Personal information
- Full name: Neville Ronald Hayes
- National team: Australia
- Born: 2 December 1943 Hurstville, New South Wales
- Died: 28 June 2022 (aged 78)
- Height: 1.83 m (6 ft 0 in)
- Weight: 80 kg (176 lb)

Sport
- Sport: Swimming
- Strokes: Butterfly
- College team: Harvard University

Medal record
Representing Australia
Olympic Games
| Silver medal – second place | 1960 Rome | 200 m butterfly |
| Silver medal – second place | 1960 Rome | 4×100 m medley relay |
British Empire and Commonwealth Games
| Silver medal – second place | 1962 Perth | Men's 110 yd butterfly |
| Silver medal – second place | 1962 Perth | Men's 220 yd butterfly |

= Neville Hayes =

Australian swimmer (1943–2022)

Neville Ronald Hayes (2 December 1943 – 28 June 2022) was an Australian butterfly swimmer of the 1960s, who won two silver medals at the 1960 Summer Olympics in Rome, in the 200-metre butterfly and the 4×100-metre medley relay.

Hayes set world records in both the 110-yard and 220-yard butterfly in the lead-up to the 1960 Games.
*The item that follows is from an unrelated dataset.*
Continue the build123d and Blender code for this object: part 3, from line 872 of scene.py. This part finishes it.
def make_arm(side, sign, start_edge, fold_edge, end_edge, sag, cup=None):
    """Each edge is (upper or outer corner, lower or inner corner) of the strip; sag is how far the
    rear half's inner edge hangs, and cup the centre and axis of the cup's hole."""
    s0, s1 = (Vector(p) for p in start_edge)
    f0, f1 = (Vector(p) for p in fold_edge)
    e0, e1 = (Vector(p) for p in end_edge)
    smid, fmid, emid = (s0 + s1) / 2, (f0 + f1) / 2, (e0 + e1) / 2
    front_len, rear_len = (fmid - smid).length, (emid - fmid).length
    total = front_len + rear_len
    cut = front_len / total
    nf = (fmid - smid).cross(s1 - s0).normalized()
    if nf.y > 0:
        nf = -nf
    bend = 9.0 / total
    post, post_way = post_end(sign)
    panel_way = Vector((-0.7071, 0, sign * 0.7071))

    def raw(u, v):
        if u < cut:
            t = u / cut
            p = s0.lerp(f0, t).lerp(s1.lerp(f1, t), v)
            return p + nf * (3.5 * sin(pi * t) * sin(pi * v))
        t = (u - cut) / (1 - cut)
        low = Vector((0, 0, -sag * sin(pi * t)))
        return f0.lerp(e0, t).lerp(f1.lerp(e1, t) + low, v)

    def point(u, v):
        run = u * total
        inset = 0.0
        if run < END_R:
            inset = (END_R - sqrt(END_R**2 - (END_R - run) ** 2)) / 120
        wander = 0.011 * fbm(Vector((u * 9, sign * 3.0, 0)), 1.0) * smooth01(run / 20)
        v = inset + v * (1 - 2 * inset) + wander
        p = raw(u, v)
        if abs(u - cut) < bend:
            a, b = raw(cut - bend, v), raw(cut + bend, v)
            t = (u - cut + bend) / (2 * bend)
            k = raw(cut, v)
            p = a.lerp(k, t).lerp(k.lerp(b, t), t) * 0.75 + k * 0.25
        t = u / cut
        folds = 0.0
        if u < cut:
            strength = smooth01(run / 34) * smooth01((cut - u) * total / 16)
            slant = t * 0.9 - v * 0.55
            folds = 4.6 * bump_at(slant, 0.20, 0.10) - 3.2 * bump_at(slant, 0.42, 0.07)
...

However, the 100-metre butterfly was not contested as an individual event in that era. Hayes was aiming for success in the 200-metre butterfly, but came up against the United States' Michael Troy. Although Hayes improved his personal best by three seconds in the final, Troy was a further two seconds ahead, and broke his own world record. Hayes claimed the silver, with fellow Australian Kevin Berry in sixth place. Hayes then combined with David Theile, Terry Gathercole and Geoff Shipton to claim a silver medal in the 4×100-metre medley relay, the first time the event was held at the Olympics, again behind the American team.

In 1962, Hayes was usurped as Australia's leading butterfly swimmer when Berry defeated him at a dual meet between Australia and Japan. Later that year at the 1962 British Empire and Commonwealth Games in Perth, Western Australia, Berry defeated Hayes into silver the 100-metre butterfly by almost three seconds. Berry repeated the result in the 200-metre event, beating Hayes by 5.5 seconds.

He graduated from Harvard University with Bachelor of Arts in 1967, and from Harvard Business School with an MBA in 1969. While attending Harvard as an undergraduate, he swam for the Harvard Crimson swimming and diving team from 1964 to 1967, and received All-American honours in his signature event, the 200-yard butterfly.